Extract all of the data and reproduce it precisely.
___ COLLECTED DATA
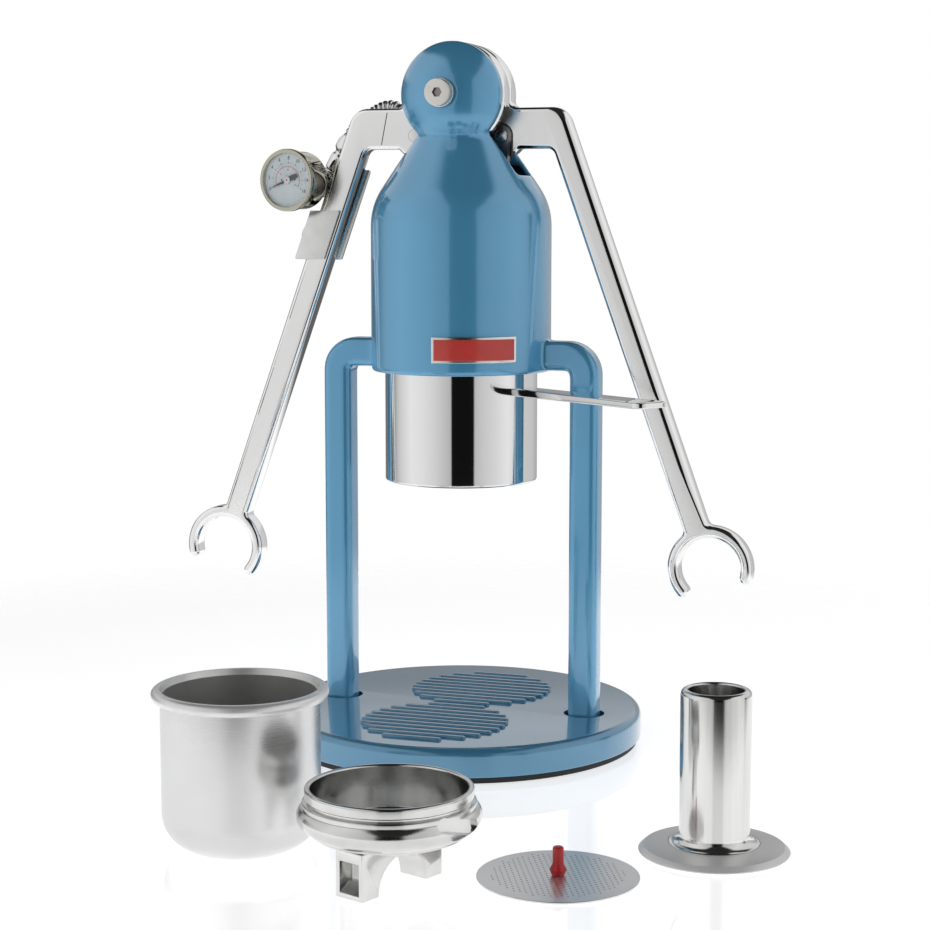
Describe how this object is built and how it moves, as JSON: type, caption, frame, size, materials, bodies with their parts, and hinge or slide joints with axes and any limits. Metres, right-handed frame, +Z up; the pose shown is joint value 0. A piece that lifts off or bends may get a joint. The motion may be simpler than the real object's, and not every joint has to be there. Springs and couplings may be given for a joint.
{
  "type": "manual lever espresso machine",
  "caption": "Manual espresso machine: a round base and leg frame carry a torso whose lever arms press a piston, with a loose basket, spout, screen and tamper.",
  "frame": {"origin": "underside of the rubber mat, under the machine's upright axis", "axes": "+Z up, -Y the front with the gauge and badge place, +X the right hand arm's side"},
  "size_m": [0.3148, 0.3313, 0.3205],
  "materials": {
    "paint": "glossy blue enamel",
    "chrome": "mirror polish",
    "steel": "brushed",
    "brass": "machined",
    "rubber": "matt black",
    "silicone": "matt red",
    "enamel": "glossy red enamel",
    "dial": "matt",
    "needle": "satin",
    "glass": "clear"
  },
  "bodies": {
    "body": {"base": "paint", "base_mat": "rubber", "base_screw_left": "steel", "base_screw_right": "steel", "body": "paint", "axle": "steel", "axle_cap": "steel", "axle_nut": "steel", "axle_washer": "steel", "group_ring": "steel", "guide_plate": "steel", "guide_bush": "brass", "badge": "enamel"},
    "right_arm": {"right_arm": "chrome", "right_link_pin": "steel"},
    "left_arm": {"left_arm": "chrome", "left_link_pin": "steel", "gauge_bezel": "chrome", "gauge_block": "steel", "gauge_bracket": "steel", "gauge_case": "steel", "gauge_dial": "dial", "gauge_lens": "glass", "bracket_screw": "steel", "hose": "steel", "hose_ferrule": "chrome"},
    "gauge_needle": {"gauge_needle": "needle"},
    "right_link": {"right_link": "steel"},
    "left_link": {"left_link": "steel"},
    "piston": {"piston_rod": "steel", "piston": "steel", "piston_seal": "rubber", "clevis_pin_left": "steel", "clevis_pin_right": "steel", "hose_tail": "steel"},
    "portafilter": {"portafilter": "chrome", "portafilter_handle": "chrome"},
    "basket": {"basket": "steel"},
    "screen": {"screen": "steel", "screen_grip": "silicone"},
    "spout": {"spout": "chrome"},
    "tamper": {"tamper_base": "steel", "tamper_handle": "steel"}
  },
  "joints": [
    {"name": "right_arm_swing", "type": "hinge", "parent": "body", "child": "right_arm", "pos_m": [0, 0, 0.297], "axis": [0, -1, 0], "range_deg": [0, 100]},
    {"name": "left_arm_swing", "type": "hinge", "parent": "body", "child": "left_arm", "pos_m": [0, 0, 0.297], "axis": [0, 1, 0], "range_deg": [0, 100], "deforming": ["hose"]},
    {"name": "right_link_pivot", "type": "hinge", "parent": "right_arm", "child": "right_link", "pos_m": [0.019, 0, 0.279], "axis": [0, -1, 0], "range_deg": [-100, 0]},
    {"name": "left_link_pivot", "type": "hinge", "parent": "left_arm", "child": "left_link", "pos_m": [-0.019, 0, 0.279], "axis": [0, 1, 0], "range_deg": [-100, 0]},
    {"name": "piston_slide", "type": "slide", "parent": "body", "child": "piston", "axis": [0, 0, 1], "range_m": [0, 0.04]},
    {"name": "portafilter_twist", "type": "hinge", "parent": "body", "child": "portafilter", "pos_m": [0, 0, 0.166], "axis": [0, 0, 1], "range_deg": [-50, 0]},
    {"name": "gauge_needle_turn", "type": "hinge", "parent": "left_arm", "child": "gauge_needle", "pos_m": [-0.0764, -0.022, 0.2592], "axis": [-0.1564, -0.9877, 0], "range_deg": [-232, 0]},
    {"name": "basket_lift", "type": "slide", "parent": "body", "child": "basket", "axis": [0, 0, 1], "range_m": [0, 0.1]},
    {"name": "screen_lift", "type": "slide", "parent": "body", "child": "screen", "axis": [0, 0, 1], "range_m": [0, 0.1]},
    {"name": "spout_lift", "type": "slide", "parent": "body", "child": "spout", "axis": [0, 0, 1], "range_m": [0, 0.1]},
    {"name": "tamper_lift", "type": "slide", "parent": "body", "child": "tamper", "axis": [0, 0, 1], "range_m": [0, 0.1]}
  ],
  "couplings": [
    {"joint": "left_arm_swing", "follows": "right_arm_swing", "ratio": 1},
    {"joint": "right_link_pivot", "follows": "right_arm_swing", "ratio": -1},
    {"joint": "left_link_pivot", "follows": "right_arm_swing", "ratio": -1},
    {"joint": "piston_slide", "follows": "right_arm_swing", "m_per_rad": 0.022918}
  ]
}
______
> _FULL SOLUTION_:
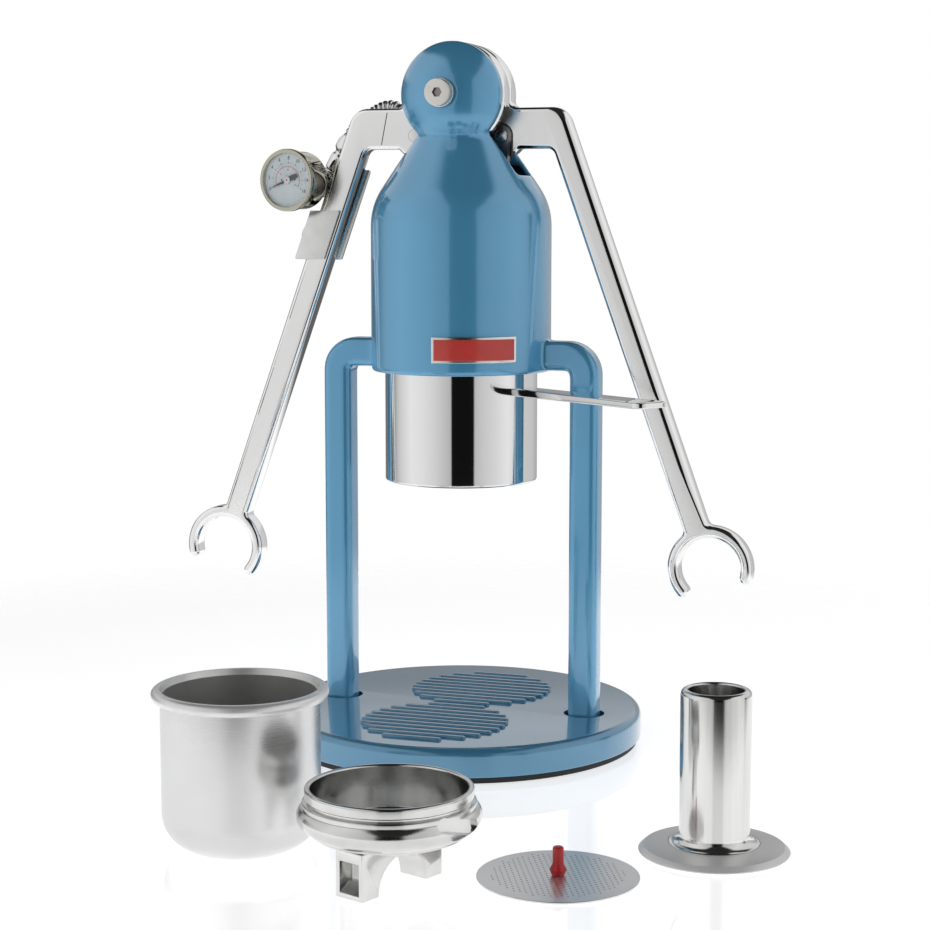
Describe how this object is built and how it moves, as JSON: type, caption, frame, size, materials, bodies with their parts, and hinge or slide joints with axes and any limits. Metres, right-handed frame, +Z up; the pose shown is joint value 0. A piece that lifts off or bends may get a joint. The motion may be simpler than the real object's, and not every joint has to be there. Springs and couplings may be given for a joint.
{
  "type": "manual lever espresso machine",
  "caption": "Manual espresso machine: a round base and leg frame carry a torso whose lever arms press a piston, with a loose basket, spout, screen and tamper.",
  "frame": {"origin": "underside of the rubber mat, under the machine's upright axis", "axes": "+Z up, -Y the front with the gauge and badge place, +X the right hand arm's side"},
  "size_m": [0.3148, 0.3313, 0.3205],
  "materials": {
    "paint": "glossy blue enamel",
    "chrome": "mirror polish",
    "steel": "brushed",
    "brass": "machined",
    "rubber": "matt black",
    "silicone": "matt red",
    "enamel": "glossy red enamel",
    "dial": "matt",
    "needle": "satin",
    "glass": "clear"
  },
  "bodies": {
    "body": {"base": "paint", "base_mat": "rubber", "base_screw_left": "steel", "base_screw_right": "steel", "body": "paint", "axle": "steel", "axle_cap": "steel", "axle_nut": "steel", "axle_washer": "steel", "group_ring": "steel", "guide_plate": "steel", "guide_bush": "brass", "badge": "enamel"},
    "right_arm": {"right_arm": "chrome", "right_link_pin": "steel"},
    "left_arm": {"left_arm": "chrome", "left_link_pin": "steel", "gauge_bezel": "chrome", "gauge_block": "steel", "gauge_bracket": "steel", "gauge_case": "steel", "gauge_dial": "dial", "gauge_lens": "glass", "bracket_screw": "steel", "hose": "steel", "hose_ferrule": "chrome"},
    "gauge_needle": {"gauge_needle": "needle"},
    "right_link": {"right_link": "steel"},
    "left_link": {"left_link": "steel"},
    "piston": {"piston_rod": "steel", "piston": "steel", "piston_seal": "rubber", "clevis_pin_left": "steel", "clevis_pin_right": "steel", "hose_tail": "steel"},
    "portafilter": {"portafilter": "chrome", "portafilter_handle": "chrome"},
    "basket": {"basket": "steel"},
    "screen": {"screen": "steel", "screen_grip": "silicone"},
    "spout": {"spout": "chrome"},
    "tamper": {"tamper_base": "steel", "tamper_handle": "steel"}
  },
  "joints": [
    {"name": "right_arm_swing", "type": "hinge", "parent": "body", "child": "right_arm", "pos_m": [0, 0, 0.297], "axis": [0, -1, 0], "range_deg": [0, 100]},
    {"name": "left_arm_swing", "type": "hinge", "parent": "body", "child": "left_arm", "pos_m": [0, 0, 0.297], "axis": [0, 1, 0], "range_deg": [0, 100], "deforming": ["hose"]},
    {"name": "right_link_pivot", "type": "hinge", "parent": "right_arm", "child": "right_link", "pos_m": [0.019, 0, 0.279], "axis": [0, -1, 0], "range_deg": [-100, 0]},
    {"name": "left_link_pivot", "type": "hinge", "parent": "left_arm", "child": "left_link", "pos_m": [-0.019, 0, 0.279], "axis": [0, 1, 0], "range_deg": [-100, 0]},
    {"name": "piston_slide", "type": "slide", "parent": "body", "child": "piston", "axis": [0, 0, 1], "range_m": [0, 0.04]},
    {"name": "portafilter_twist", "type": "hinge", "parent": "body", "child": "portafilter", "pos_m": [0, 0, 0.166], "axis": [0, 0, 1], "range_deg": [-50, 0]},
    {"name": "gauge_needle_turn", "type": "hinge", "parent": "left_arm", "child": "gauge_needle", "pos_m": [-0.0764, -0.022, 0.2592], "axis": [-0.1564, -0.9877, 0], "range_deg": [-232, 0]},
    {"name": "basket_lift", "type": "slide", "parent": "body", "child": "basket", "axis": [0, 0, 1], "range_m": [0, 0.1]},
    {"name": "screen_lift", "type": "slide", "parent": "body", "child": "screen", "axis": [0, 0, 1], "range_m": [0, 0.1]},
    {"name": "spout_lift", "type": "slide", "parent": "body", "child": "spout", "axis": [0, 0, 1], "range_m": [0, 0.1]},
    {"name": "tamper_lift", "type": "slide", "parent": "body", "child": "tamper", "axis": [0, 0, 1], "range_m": [0, 0.1]}
  ],
  "couplings": [
    {"joint": "left_arm_swing", "follows": "right_arm_swing", "ratio": 1},
    {"joint": "right_link_pivot", "follows": "right_arm_swing", "ratio": -1},
    {"joint": "left_link_pivot", "follows": "right_arm_swing", "ratio": -1},
    {"joint": "piston_slide", "follows": "right_arm_swing", "m_per_rad": 0.022918}
  ]
}